━━━ Data records ━━━

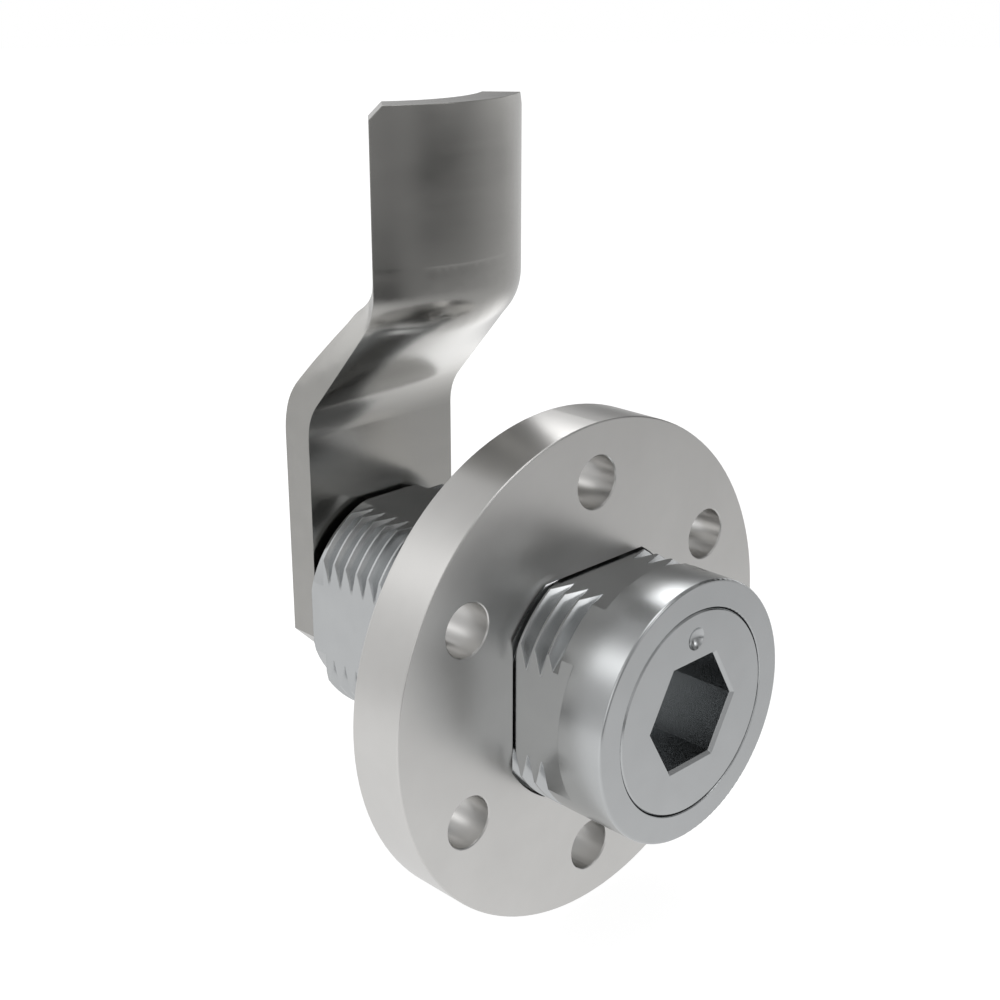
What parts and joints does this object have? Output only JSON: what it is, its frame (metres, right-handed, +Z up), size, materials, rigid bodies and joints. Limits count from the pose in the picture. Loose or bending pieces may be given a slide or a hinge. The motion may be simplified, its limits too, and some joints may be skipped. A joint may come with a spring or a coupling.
{
  "type": "compression latch",
  "caption": "Quarter-turn compression latch: flatted threaded barrel in a round screw flange, hexagon drive, cranked cam that swings and then draws in.",
  "frame": {"origin": "centre of the mounting flange's front face, on the latch axis", "axes": "+Y along the latch axis from the door's outside to its inside, +Z up, +X to the right seen from the front"},
  "size_m": [0.05, 0.0519, 0.0773],
  "materials": {
    "barrel_steel": "satin turned and milled stainless steel",
    "flange_steel": "fine satin stainless steel",
    "cam_steel": "rolled and pressed stainless steel plate",
    "nut_steel": "bright machined stainless steel",
    "spring_steel": "dark oiled spring steel",
    "bush_bronze": "sintered bronze",
    "seal_rubber": "black nitrile rubber",
    "glide_nylon": "natural nylon"
  },
  "bodies": {
    "barrel": {"housing": "barrel_steel", "flange": "flange_steel", "toothed_washer": "nut_steel", "lock_nut": "nut_steel", "glide_washer": "glide_nylon", "stop_pin": "spring_steel", "rear_bush": "bush_bronze", "shaft_seal": "seal_rubber", "circlip": "spring_steel"},
    "guide": {"guide_sleeve": "barrel_steel", "detent_balls": "spring_steel", "detent_springs": "spring_steel"},
    "drive": {"drive": "barrel_steel", "drive_seal": "seal_rubber", "drive_keeper": "spring_steel"},
    "spindle": {"spindle": "barrel_steel", "cross_pin": "spring_steel", "cam": "cam_steel", "cam_washer": "nut_steel", "spring_washer": "nut_steel", "cam_bolt": "nut_steel"}
  },
  "joints": [
    {"name": "cam_swing", "type": "hinge", "parent": "barrel", "child": "guide", "pos_m": [0, 0, 0], "axis": [0, -1, 0], "range_deg": [0, 90]},
    {"name": "drive_turn", "type": "hinge", "parent": "guide", "child": "drive", "pos_m": [0, 0, 0], "axis": [0, -1, 0], "range_deg": [0, 90]},
    {"name": "cam_draw", "type": "slide", "parent": "guide", "child": "spindle", "axis": [0, 1, 0], "range_m": [0, 0.006]}
  ],
  "couplings": [
    {"joint": "drive_turn", "follows": "cam_draw", "rad_per_m": 261.79}
  ]
}
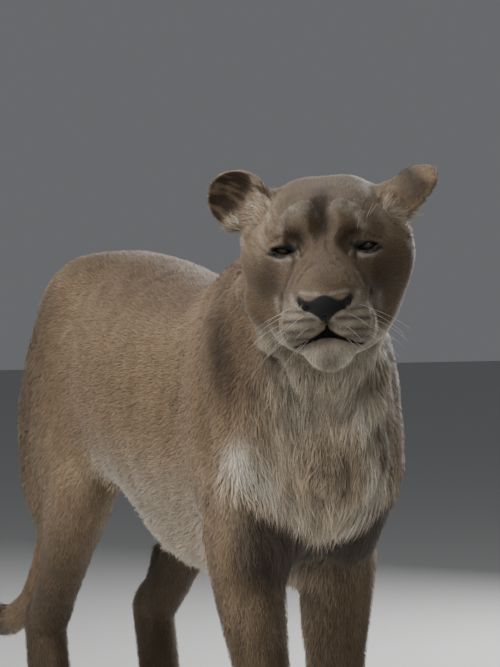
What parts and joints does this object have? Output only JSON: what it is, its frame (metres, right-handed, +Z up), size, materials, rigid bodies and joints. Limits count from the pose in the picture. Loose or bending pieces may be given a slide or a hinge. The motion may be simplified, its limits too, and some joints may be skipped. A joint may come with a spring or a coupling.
{
  "type": "lioness",
  "caption": "Adult lioness standing on four legs, head turned to her right and level with her shoulders, mouth closed, tail hanging behind; a still, life-size figure.",
  "frame": {"origin": "on the floor under the middle of the figure's bounding box", "axes": "+Z up; the animal faces -Y, and her left side is +X"},
  "size_m": [0.432, 2.0186, 1.1319],
  "materials": {
    "coat": "short tawny hair",
    "pale_coat": "pale hair of the chin",
    "nose_leather": "fine-grained and slightly damp",
    "dark_tuft": "longer dark hair",
    "eye": "glossy"
  },
  "bodies": {
    "root": {"belly": "coat", "chest": "coat", "ear_left": "coat", "ear_right": "coat", "eye_left": "eye", "eye_right": "eye", "forearm_left": "coat", "forearm_right": "coat", "forepaw_left": "coat", "forepaw_right": "coat", "head": "coat", "hindleg_left": "coat", "hindleg_right": "coat", "hindpaw_left": "coat", "hindpaw_right": "coat", "lower_jaw": "pale_coat", "neck": "coat", "nose_pad": "nose_leather", "rump": "coat", "tail_base": "coat", "tail_end": "coat", "tail_middle": "coat", "tail_tuft": "dark_tuft", "thigh_left": "coat", "thigh_right": "coat", "upper_arm_left": "coat", "upper_arm_right": "coat"}
  },
  "joints": []
}
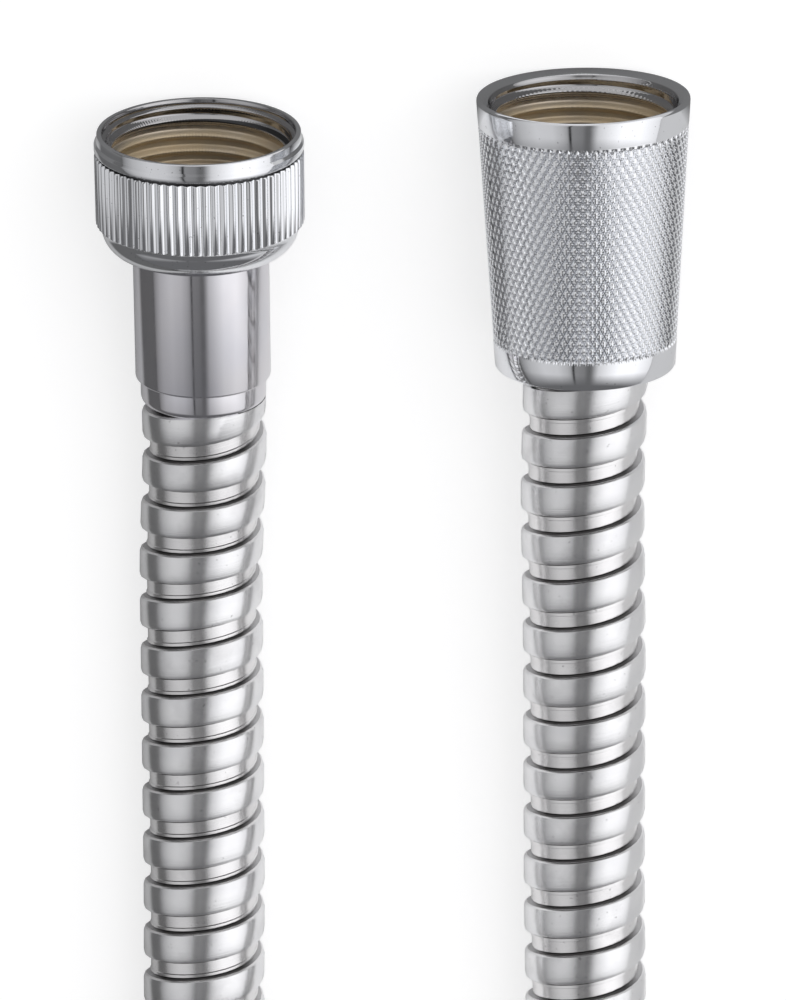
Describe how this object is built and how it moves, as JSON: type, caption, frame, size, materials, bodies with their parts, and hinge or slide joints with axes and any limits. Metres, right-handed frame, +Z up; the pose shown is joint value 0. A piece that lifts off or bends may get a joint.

━━━

### Exercise
The records above are to be repeated exactly, in their entirety.

### Worked solution
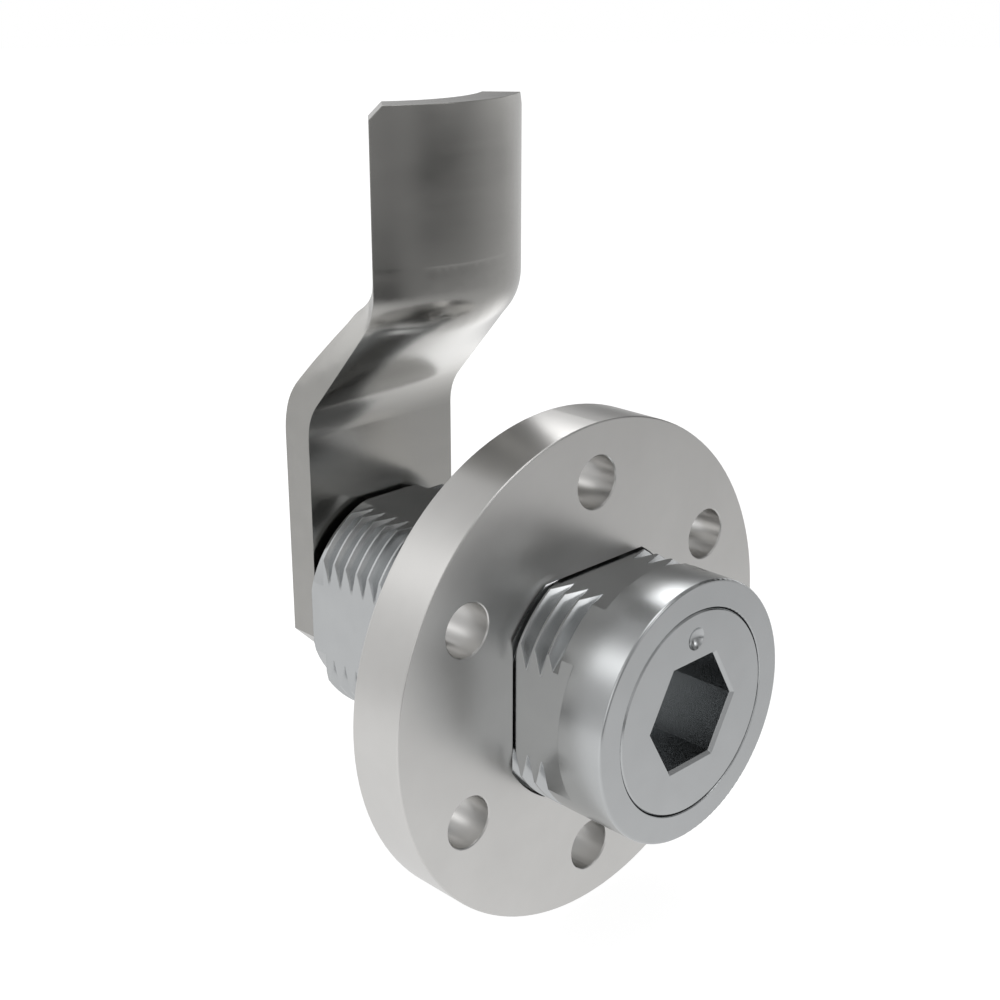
What parts and joints does this object have? Output only JSON: what it is, its frame (metres, right-handed, +Z up), size, materials, rigid bodies and joints. Limits count from the pose in the picture. Loose or bending pieces may be given a slide or a hinge. The motion may be simplified, its limits too, and some joints may be skipped. A joint may come with a spring or a coupling.
{
  "type": "compression latch",
  "caption": "Quarter-turn compression latch: flatted threaded barrel in a round screw flange, hexagon drive, cranked cam that swings and then draws in.",
  "frame": {"origin": "centre of the mounting flange's front face, on the latch axis", "axes": "+Y along the latch axis from the door's outside to its inside, +Z up, +X to the right seen from the front"},
  "size_m": [0.05, 0.0519, 0.0773],
  "materials": {
    "barrel_steel": "satin turned and milled stainless steel",
    "flange_steel": "fine satin stainless steel",
    "cam_steel": "rolled and pressed stainless steel plate",
    "nut_steel": "bright machined stainless steel",
    "spring_steel": "dark oiled spring steel",
    "bush_bronze": "sintered bronze",
    "seal_rubber": "black nitrile rubber",
    "glide_nylon": "natural nylon"
  },
  "bodies": {
    "barrel": {"housing": "barrel_steel", "flange": "flange_steel", "toothed_washer": "nut_steel", "lock_nut": "nut_steel", "glide_washer": "glide_nylon", "stop_pin": "spring_steel", "rear_bush": "bush_bronze", "shaft_seal": "seal_rubber", "circlip": "spring_steel"},
    "guide": {"guide_sleeve": "barrel_steel", "detent_balls": "spring_steel", "detent_springs": "spring_steel"},
    "drive": {"drive": "barrel_steel", "drive_seal": "seal_rubber", "drive_keeper": "spring_steel"},
    "spindle": {"spindle": "barrel_steel", "cross_pin": "spring_steel", "cam": "cam_steel", "cam_washer": "nut_steel", "spring_washer": "nut_steel", "cam_bolt": "nut_steel"}
  },
  "joints": [
    {"name": "cam_swing", "type": "hinge", "parent": "barrel", "child": "guide", "pos_m": [0, 0, 0], "axis": [0, -1, 0], "range_deg": [0, 90]},
    {"name": "drive_turn", "type": "hinge", "parent": "guide", "child": "drive", "pos_m": [0, 0, 0], "axis": [0, -1, 0], "range_deg": [0, 90]},
    {"name": "cam_draw", "type": "slide", "parent": "guide", "child": "spindle", "axis": [0, 1, 0], "range_m": [0, 0.006]}
  ],
  "couplings": [
    {"joint": "drive_turn", "follows": "cam_draw", "rad_per_m": 261.79}
  ]
}
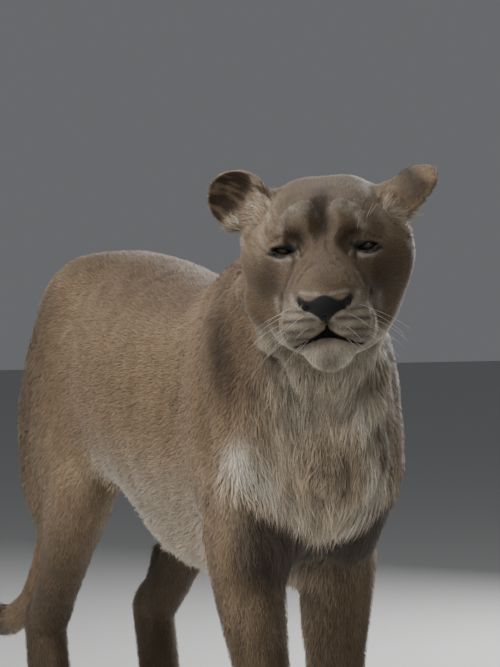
What parts and joints does this object have? Output only JSON: what it is, its frame (metres, right-handed, +Z up), size, materials, rigid bodies and joints. Limits count from the pose in the picture. Loose or bending pieces may be given a slide or a hinge. The motion may be simplified, its limits too, and some joints may be skipped. A joint may come with a spring or a coupling.
{
  "type": "lioness",
  "caption": "Adult lioness standing on four legs, head turned to her right and level with her shoulders, mouth closed, tail hanging behind; a still, life-size figure.",
  "frame": {"origin": "on the floor under the middle of the figure's bounding box", "axes": "+Z up; the animal faces -Y, and her left side is +X"},
  "size_m": [0.432, 2.0186, 1.1319],
  "materials": {
    "coat": "short tawny hair",
    "pale_coat": "pale hair of the chin",
    "nose_leather": "fine-grained and slightly damp",
    "dark_tuft": "longer dark hair",
    "eye": "glossy"
  },
  "bodies": {
    "root": {"belly": "coat", "chest": "coat", "ear_left": "coat", "ear_right": "coat", "eye_left": "eye", "eye_right": "eye", "forearm_left": "coat", "forearm_right": "coat", "forepaw_left": "coat", "forepaw_right": "coat", "head": "coat", "hindleg_left": "coat", "hindleg_right": "coat", "hindpaw_left": "coat", "hindpaw_right": "coat", "lower_jaw": "pale_coat", "neck": "coat", "nose_pad": "nose_leather", "rump": "coat", "tail_base": "coat", "tail_end": "coat", "tail_middle": "coat", "tail_tuft": "dark_tuft", "thigh_left": "coat", "thigh_right": "coat", "upper_arm_left": "coat", "upper_arm_right": "coat"}
  },
  "joints": []
}
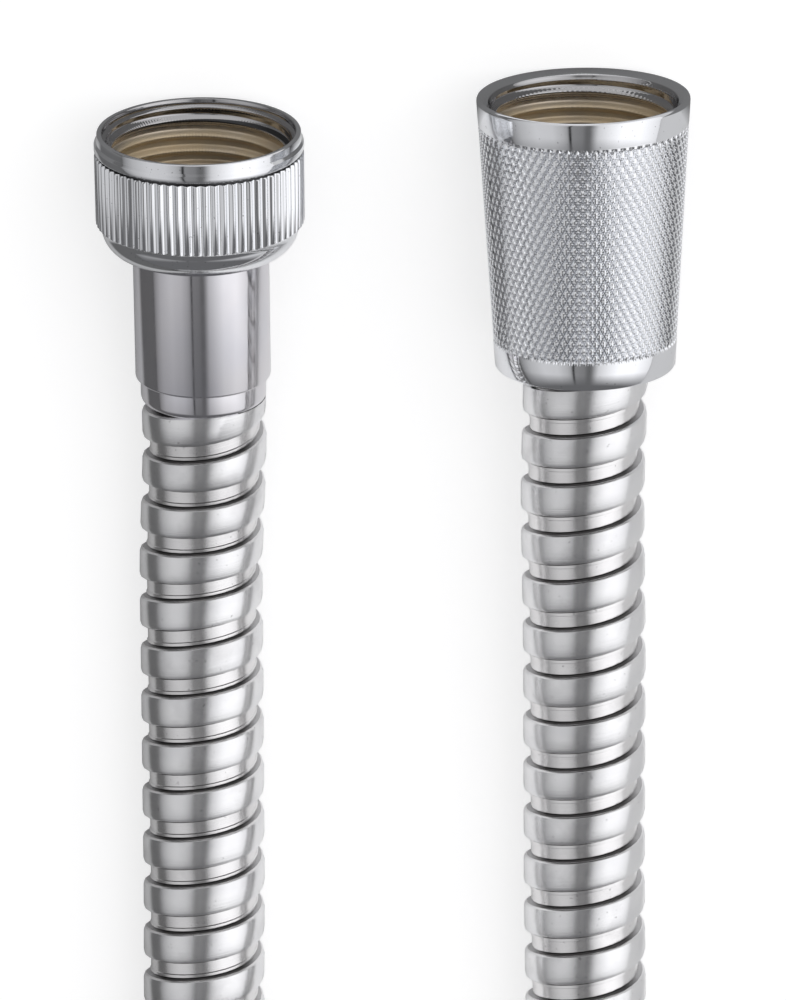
Describe how this object is built and how it moves, as JSON: type, caption, frame, size, materials, bodies with their parts, and hinge or slide joints with axes and any limits. Metres, right-handed frame, +Z up; the pose shown is joint value 0. A piece that lifts off or bends may get a joint.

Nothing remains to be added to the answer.